Problem —
Reproduce the full listing that appears beneath this instruction exactly.

[JSON records of objects]
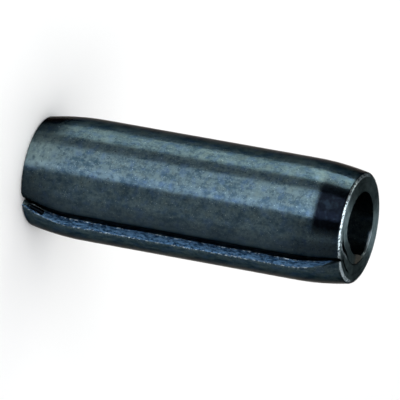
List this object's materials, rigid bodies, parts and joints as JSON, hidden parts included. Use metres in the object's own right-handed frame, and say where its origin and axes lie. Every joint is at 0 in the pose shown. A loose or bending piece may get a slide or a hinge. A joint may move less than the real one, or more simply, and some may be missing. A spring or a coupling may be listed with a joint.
{
  "type": "coiled spring pin",
  "caption": "Coiled spring pin: spring steel strip rolled into overlapping wraps round an open bore, with swaged ends and a long seam along one side.",
  "frame": {"origin": "centre of the lower end face, on the axis of the pin's body, where it stands", "axes": "+Z along the axis towards the upper end; seen from above, the seam lies 34.5 degrees clockwise of +X and the strip runs inwards anticlockwise"},
  "size_m": [0.0126, 0.0126, 0.035],
  "materials": {
    "oiled_steel": "satin"
  },
  "bodies": {
    "root": {"roll_pin": "oiled_steel"}
  },
  "joints": []
}
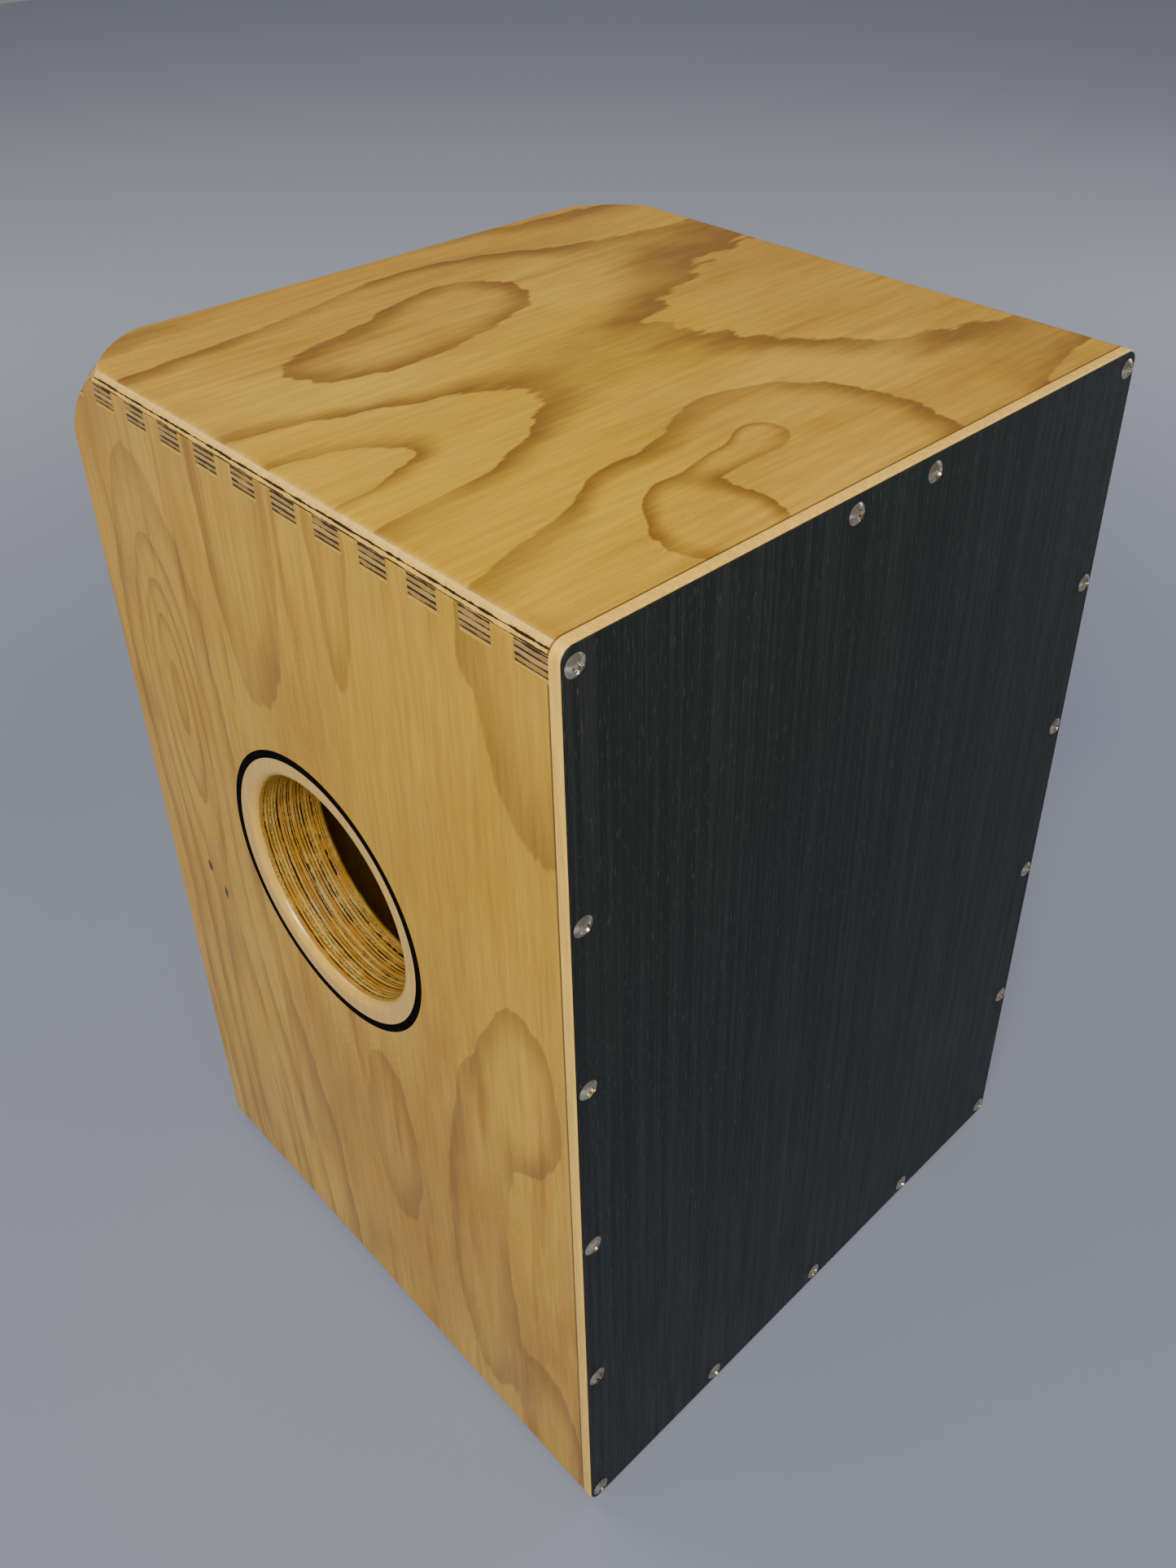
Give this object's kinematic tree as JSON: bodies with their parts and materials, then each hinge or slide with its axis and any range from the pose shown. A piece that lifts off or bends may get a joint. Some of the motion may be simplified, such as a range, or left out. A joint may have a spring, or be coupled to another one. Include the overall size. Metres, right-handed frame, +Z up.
{
  "type": "cajon",
  "caption": "Upright plywood box drum with a black striking board, rounded back seat corners, a laminated sound port in the left side and tunable snare strings inside.",
  "frame": {"origin": "centre of the footprint, on the surface that the feet stand on", "axes": "+Z up to the seat; the striking board faces -Y; the sound port is in the -X side"},
  "size_m": [0.32, 0.3136, 0.484],
  "materials": {
    "figured_pine": "gloss varnish over figured pine veneer",
    "plywood": "varnished plywood with dark glue lines",
    "stained_face": "black stained veneer, satin",
    "black_inlay": "black inlay strip, varnished",
    "beech": "sanded beech, oiled",
    "zinc_steel": "bright zinc plated",
    "string_steel": "plain and wound steel string",
    "nickel_plate": "nickel plated, lightly brushed",
    "brass": "turned brass",
    "key_button": "cream button, polished",
    "foot_rubber": "matt black rubber"
  },
  "bodies": {
    "box": {"left_side": "figured_pine", "right_side": "figured_pine", "top_panel": "plywood", "seat_sheet": "figured_pine", "bottom_panel": "plywood", "back_panel": "plywood", "tapa_core": "plywood", "tapa_face": "stained_face", "tapa_screws": "zinc_steel", "port_ring": "plywood", "port_inlay": "black_inlay", "port_backing_front": "plywood", "port_backing_rear": "plywood", "top_fillet_left": "plywood", "top_fillet_right": "plywood", "bottom_fillet_left": "plywood", "bottom_fillet_right": "plywood", "back_fillet_left": "plywood", "back_fillet_right": "plywood", "corner_block_left": "plywood", "corner_block_right": "plywood", "foot_front_left": "foot_rubber", "foot_front_right": "foot_rubber", "foot_rear_left": "foot_rubber", "foot_rear_right": "foot_rubber", "foot_screws": "zinc_steel", "string_beam": "beech", "beam_cleat_left": "plywood", "beam_cleat_right": "plywood", "string_rail": "beech", "hitch_screws": "zinc_steel", "ball_ends": "brass", "string_left": "string_steel", "string_right": "string_steel", "tuner_plate_left": "nickel_plate", "tuner_plate_right": "nickel_plate", "tuner_screws": "zinc_steel"},
    "key_left": {"tuner_worm_left": "nickel_plate", "tuner_key_left": "key_button"},
    "post_left": {"tuner_post_left": "nickel_plate", "tuner_gear_left": "brass", "gear_screw_left": "zinc_steel", "string_winding_left": "string_steel"},
    "key_right": {"tuner_worm_right": "nickel_plate", "tuner_key_right": "key_button"},
    "post_right": {"tuner_post_right": "nickel_plate", "tuner_gear_right": "brass", "gear_screw_right": "zinc_steel", "string_winding_right": "string_steel"}
  },
  "joints": [
    {"name": "key_turn_left", "type": "hinge", "parent": "box", "child": "key_left", "pos_m": [-0.0691, -0.11605, 0.089], "axis": [0, 0, 1], "continuous": true},
    {"name": "post_turn_left", "type": "hinge", "parent": "box", "child": "post_left", "pos_m": [-0.06, -0.11605, 0.089], "axis": [0, 1, 0], "continuous": true},
    {"name": "key_turn_right", "type": "hinge", "parent": "box", "child": "key_right", "pos_m": [0.0691, -0.11605, 0.089], "axis": [0, 0, 1], "continuous": true},
    {"name": "post_turn_right", "type": "hinge", "parent": "box", "child": "post_right", "pos_m": [0.06, -0.11605, 0.089], "axis": [0, 1, 0], "continuous": true}
  ],
  "couplings": [
    {"joint": "post_turn_left", "follows": "key_turn_left", "ratio": 0.071429},
    {"joint": "post_turn_right", "follows": "key_turn_right", "ratio": 0.071429}
  ]
}
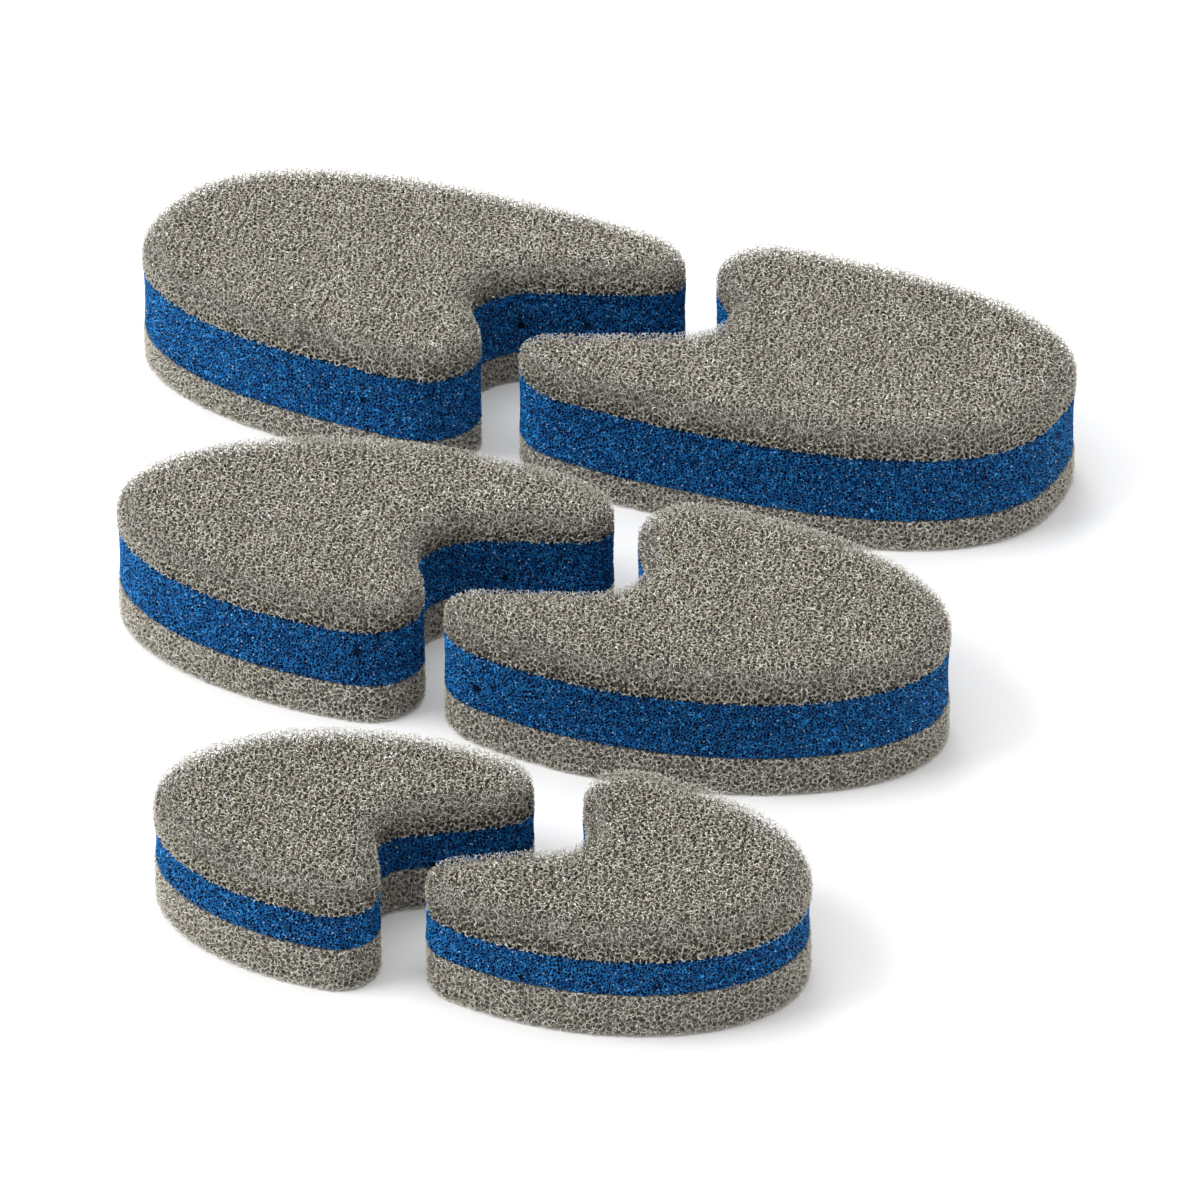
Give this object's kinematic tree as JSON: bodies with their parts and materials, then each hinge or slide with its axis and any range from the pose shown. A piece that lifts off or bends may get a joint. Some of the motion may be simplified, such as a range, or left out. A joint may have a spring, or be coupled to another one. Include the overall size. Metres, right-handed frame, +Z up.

Response to the task —
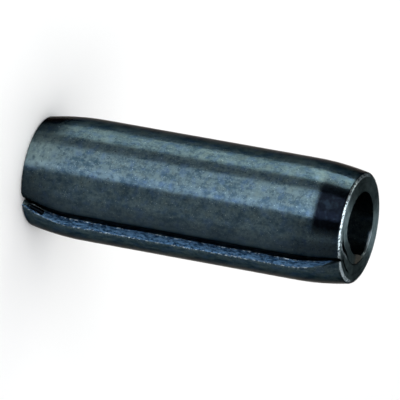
List this object's materials, rigid bodies, parts and joints as JSON, hidden parts included. Use metres in the object's own right-handed frame, and say where its origin and axes lie. Every joint is at 0 in the pose shown. A loose or bending piece may get a slide or a hinge. A joint may move less than the real one, or more simply, and some may be missing. A spring or a coupling may be listed with a joint.
{
  "type": "coiled spring pin",
  "caption": "Coiled spring pin: spring steel strip rolled into overlapping wraps round an open bore, with swaged ends and a long seam along one side.",
  "frame": {"origin": "centre of the lower end face, on the axis of the pin's body, where it stands", "axes": "+Z along the axis towards the upper end; seen from above, the seam lies 34.5 degrees clockwise of +X and the strip runs inwards anticlockwise"},
  "size_m": [0.0126, 0.0126, 0.035],
  "materials": {
    "oiled_steel": "satin"
  },
  "bodies": {
    "root": {"roll_pin": "oiled_steel"}
  },
  "joints": []
}
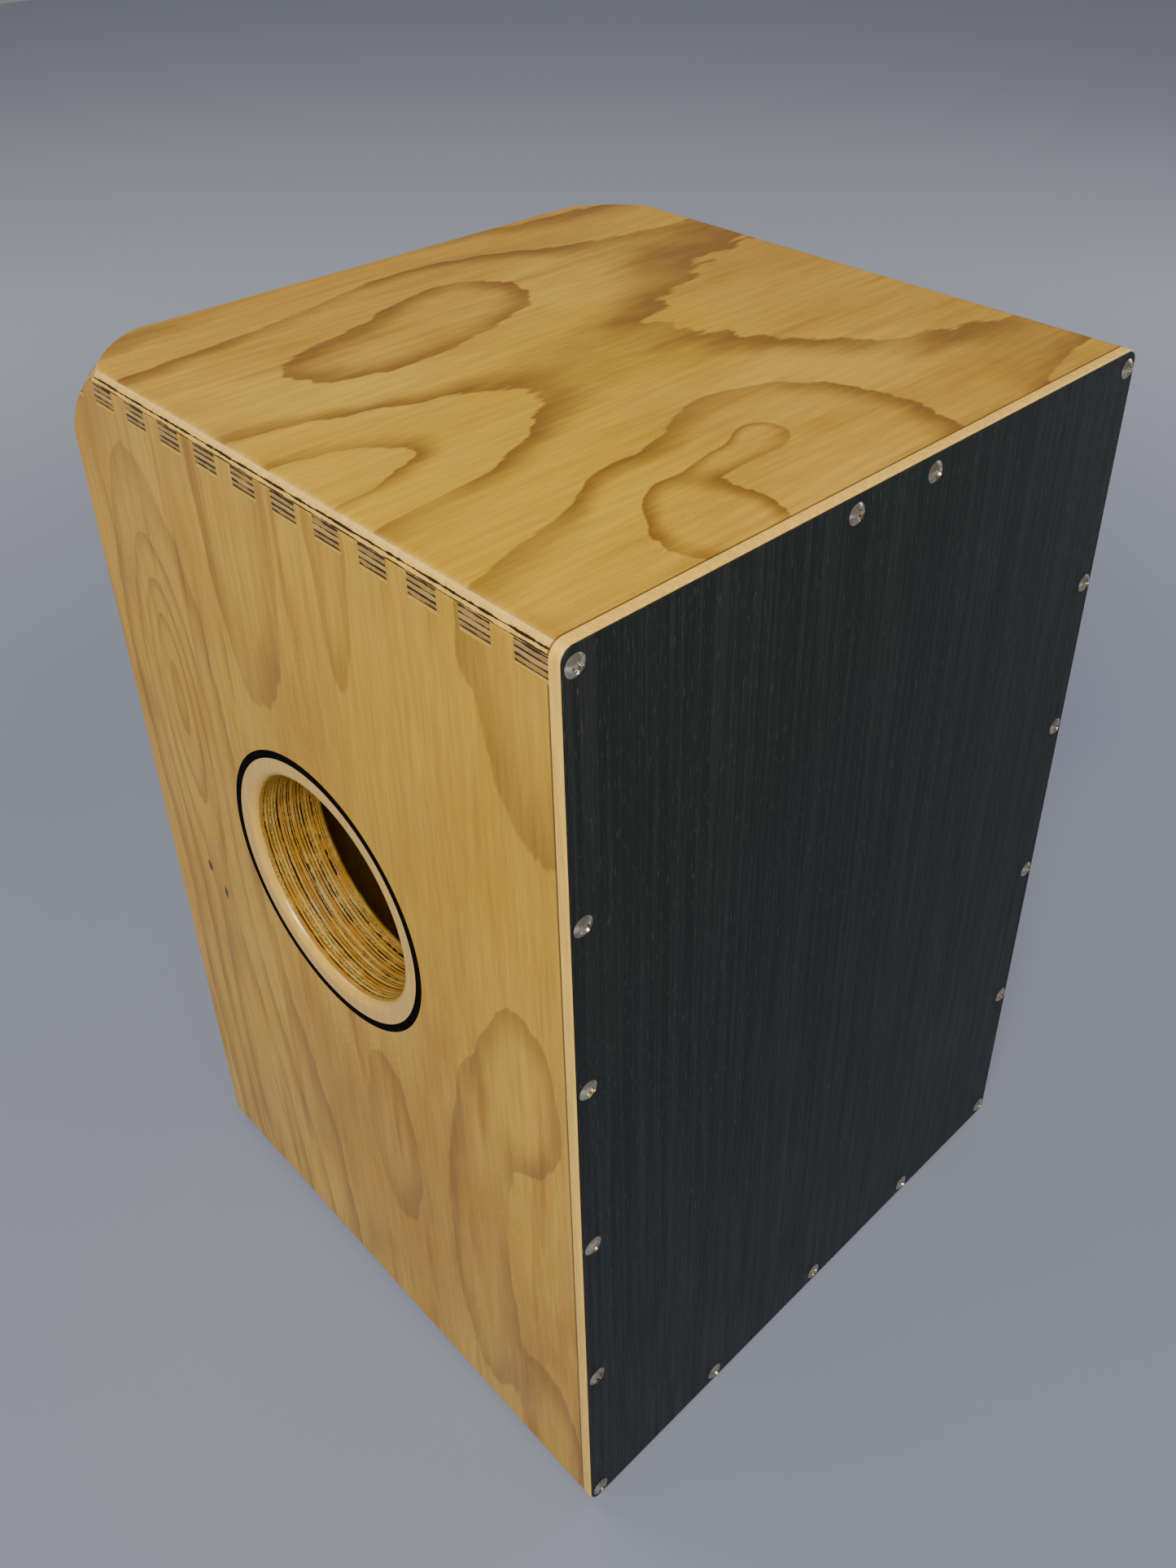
Give this object's kinematic tree as JSON: bodies with their parts and materials, then each hinge or slide with its axis and any range from the pose shown. A piece that lifts off or bends may get a joint. Some of the motion may be simplified, such as a range, or left out. A joint may have a spring, or be coupled to another one. Include the overall size. Metres, right-handed frame, +Z up.
{
  "type": "cajon",
  "caption": "Upright plywood box drum with a black striking board, rounded back seat corners, a laminated sound port in the left side and tunable snare strings inside.",
  "frame": {"origin": "centre of the footprint, on the surface that the feet stand on", "axes": "+Z up to the seat; the striking board faces -Y; the sound port is in the -X side"},
  "size_m": [0.32, 0.3136, 0.484],
  "materials": {
    "figured_pine": "gloss varnish over figured pine veneer",
    "plywood": "varnished plywood with dark glue lines",
    "stained_face": "black stained veneer, satin",
    "black_inlay": "black inlay strip, varnished",
    "beech": "sanded beech, oiled",
    "zinc_steel": "bright zinc plated",
    "string_steel": "plain and wound steel string",
    "nickel_plate": "nickel plated, lightly brushed",
    "brass": "turned brass",
    "key_button": "cream button, polished",
    "foot_rubber": "matt black rubber"
  },
  "bodies": {
    "box": {"left_side": "figured_pine", "right_side": "figured_pine", "top_panel": "plywood", "seat_sheet": "figured_pine", "bottom_panel": "plywood", "back_panel": "plywood", "tapa_core": "plywood", "tapa_face": "stained_face", "tapa_screws": "zinc_steel", "port_ring": "plywood", "port_inlay": "black_inlay", "port_backing_front": "plywood", "port_backing_rear": "plywood", "top_fillet_left": "plywood", "top_fillet_right": "plywood", "bottom_fillet_left": "plywood", "bottom_fillet_right": "plywood", "back_fillet_left": "plywood", "back_fillet_right": "plywood", "corner_block_left": "plywood", "corner_block_right": "plywood", "foot_front_left": "foot_rubber", "foot_front_right": "foot_rubber", "foot_rear_left": "foot_rubber", "foot_rear_right": "foot_rubber", "foot_screws": "zinc_steel", "string_beam": "beech", "beam_cleat_left": "plywood", "beam_cleat_right": "plywood", "string_rail": "beech", "hitch_screws": "zinc_steel", "ball_ends": "brass", "string_left": "string_steel", "string_right": "string_steel", "tuner_plate_left": "nickel_plate", "tuner_plate_right": "nickel_plate", "tuner_screws": "zinc_steel"},
    "key_left": {"tuner_worm_left": "nickel_plate", "tuner_key_left": "key_button"},
    "post_left": {"tuner_post_left": "nickel_plate", "tuner_gear_left": "brass", "gear_screw_left": "zinc_steel", "string_winding_left": "string_steel"},
    "key_right": {"tuner_worm_right": "nickel_plate", "tuner_key_right": "key_button"},
    "post_right": {"tuner_post_right": "nickel_plate", "tuner_gear_right": "brass", "gear_screw_right": "zinc_steel", "string_winding_right": "string_steel"}
  },
  "joints": [
    {"name": "key_turn_left", "type": "hinge", "parent": "box", "child": "key_left", "pos_m": [-0.0691, -0.11605, 0.089], "axis": [0, 0, 1], "continuous": true},
    {"name": "post_turn_left", "type": "hinge", "parent": "box", "child": "post_left", "pos_m": [-0.06, -0.11605, 0.089], "axis": [0, 1, 0], "continuous": true},
    {"name": "key_turn_right", "type": "hinge", "parent": "box", "child": "key_right", "pos_m": [0.0691, -0.11605, 0.089], "axis": [0, 0, 1], "continuous": true},
    {"name": "post_turn_right", "type": "hinge", "parent": "box", "child": "post_right", "pos_m": [0.06, -0.11605, 0.089], "axis": [0, 1, 0], "continuous": true}
  ],
  "couplings": [
    {"joint": "post_turn_left", "follows": "key_turn_left", "ratio": 0.071429},
    {"joint": "post_turn_right", "follows": "key_turn_right", "ratio": 0.071429}
  ]
}
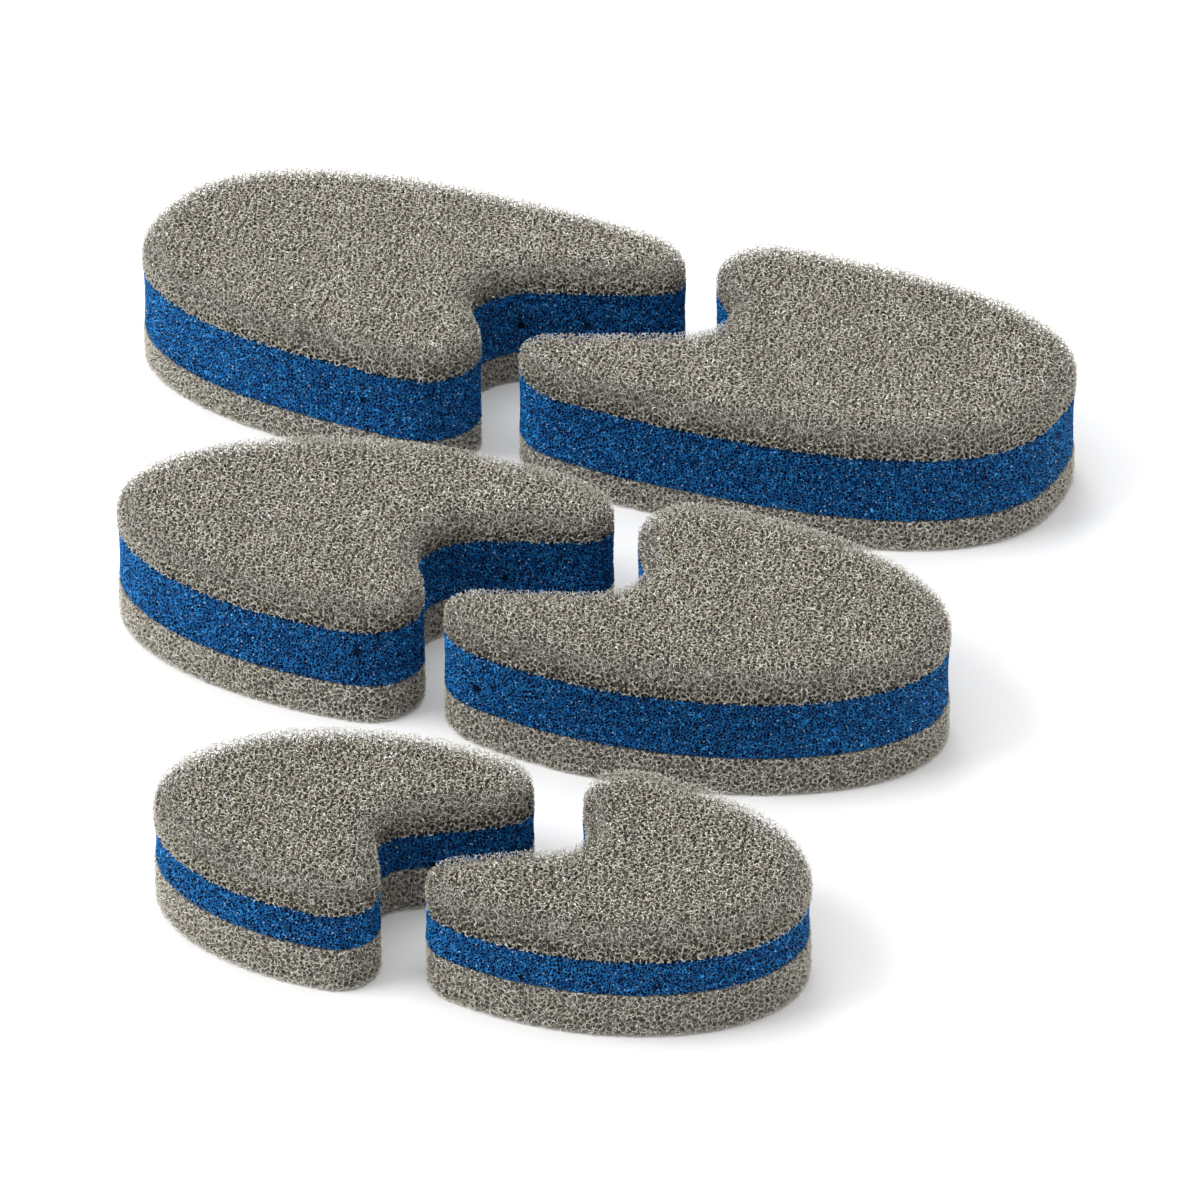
Give this object's kinematic tree as JSON: bodies with their parts and materials, then each hinge or slide with its axis and any range from the pose shown. A piece that lifts off or bends may get a joint. Some of the motion may be simplified, such as a range, or left out. A joint may have a spring, or be coupled to another one. Include the overall size. Metres, right-handed frame, +Z up.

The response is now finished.